▸ **Object data in JSON**
□ □ □ □

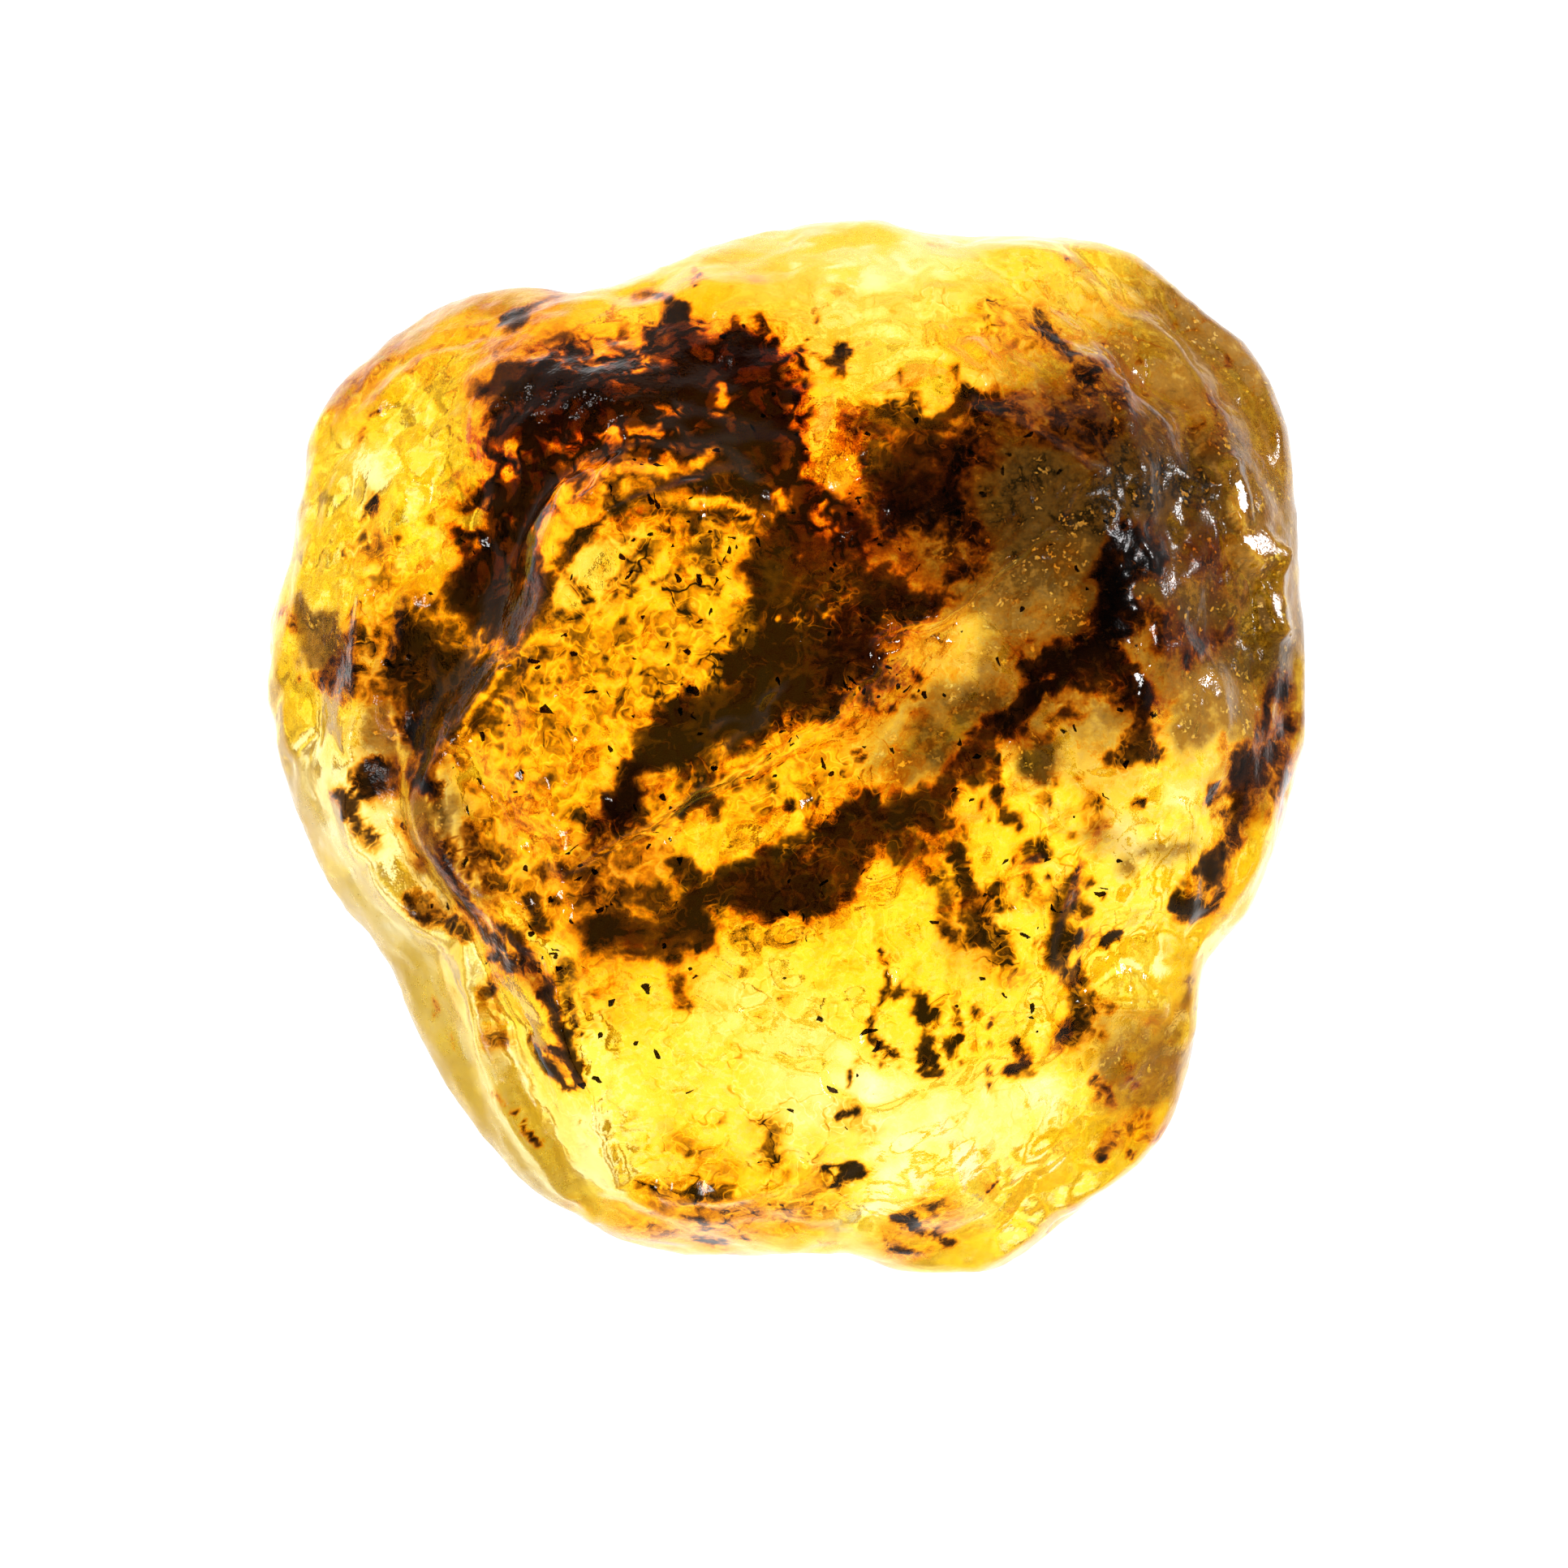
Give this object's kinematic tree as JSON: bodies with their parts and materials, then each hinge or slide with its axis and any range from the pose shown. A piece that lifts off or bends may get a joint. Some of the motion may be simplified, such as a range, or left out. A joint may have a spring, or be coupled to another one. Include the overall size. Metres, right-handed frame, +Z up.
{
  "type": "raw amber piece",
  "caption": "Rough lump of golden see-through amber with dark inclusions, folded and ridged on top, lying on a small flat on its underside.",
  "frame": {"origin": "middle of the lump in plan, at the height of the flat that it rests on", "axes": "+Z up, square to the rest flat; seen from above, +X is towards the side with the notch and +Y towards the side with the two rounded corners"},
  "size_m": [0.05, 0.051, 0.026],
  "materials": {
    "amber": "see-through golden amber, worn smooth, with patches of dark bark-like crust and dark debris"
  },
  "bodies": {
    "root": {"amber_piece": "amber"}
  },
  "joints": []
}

□ □ □ □

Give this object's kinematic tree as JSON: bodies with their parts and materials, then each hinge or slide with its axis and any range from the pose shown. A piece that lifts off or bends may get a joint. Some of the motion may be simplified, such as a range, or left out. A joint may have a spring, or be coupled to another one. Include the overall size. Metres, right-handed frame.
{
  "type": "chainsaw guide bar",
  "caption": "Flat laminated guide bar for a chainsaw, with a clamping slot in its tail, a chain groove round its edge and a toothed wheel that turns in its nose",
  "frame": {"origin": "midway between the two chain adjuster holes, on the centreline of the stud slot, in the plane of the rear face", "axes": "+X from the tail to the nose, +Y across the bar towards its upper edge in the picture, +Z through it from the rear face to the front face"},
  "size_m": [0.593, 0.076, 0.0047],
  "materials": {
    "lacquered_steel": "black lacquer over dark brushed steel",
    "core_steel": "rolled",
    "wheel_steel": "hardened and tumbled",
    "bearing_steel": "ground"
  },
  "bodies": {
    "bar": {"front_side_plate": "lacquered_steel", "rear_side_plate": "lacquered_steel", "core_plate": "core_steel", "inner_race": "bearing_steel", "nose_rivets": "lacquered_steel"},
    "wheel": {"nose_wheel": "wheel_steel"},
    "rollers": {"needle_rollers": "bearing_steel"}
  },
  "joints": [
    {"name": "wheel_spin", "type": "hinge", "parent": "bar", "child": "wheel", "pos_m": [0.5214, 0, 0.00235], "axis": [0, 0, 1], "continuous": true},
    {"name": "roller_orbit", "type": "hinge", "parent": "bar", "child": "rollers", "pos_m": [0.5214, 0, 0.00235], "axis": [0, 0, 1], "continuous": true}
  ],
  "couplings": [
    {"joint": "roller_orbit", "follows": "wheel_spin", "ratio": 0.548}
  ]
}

□ □ □ □

▸ **Description of the task**
Identify the lines of the entries containing the string "from". Copy each such line.

▸ **Worked solution**
Give this object's kinematic tree as JSON: bodies with their parts and materials, then each hinge or slide with its axis and any range from the pose shown. A piece that lifts off or bends may get a joint. Some of the motion may be simplified, such as a range, or left out. A joint may have a spring, or be coupled to another one. Include the overall size. Metres, right-handed frame, +Z up.
  "frame": {"origin": "middle of the lump in plan, at the height of the flat that it rests on", "axes": "+Z up, square to the rest flat; seen from above, +X is towards the side with the notch and +Y towards the side with the two rounded corners"},
Give this object's kinematic tree as JSON: bodies with their parts and materials, then each hinge or slide with its axis and any range from the pose shown. A piece that lifts off or bends may get a joint. Some of the motion may be simplified, such as a range, or left out. A joint may have a spring, or be coupled to another one. Include the overall size. Metres, right-handed frame.
  "frame": {"origin": "midway between the two chain adjuster holes, on the centreline of the stud slot, in the plane of the rear face", "axes": "+X from the tail to the nose, +Y across the bar towards its upper edge in the picture, +Z through it from the rear face to the front face"},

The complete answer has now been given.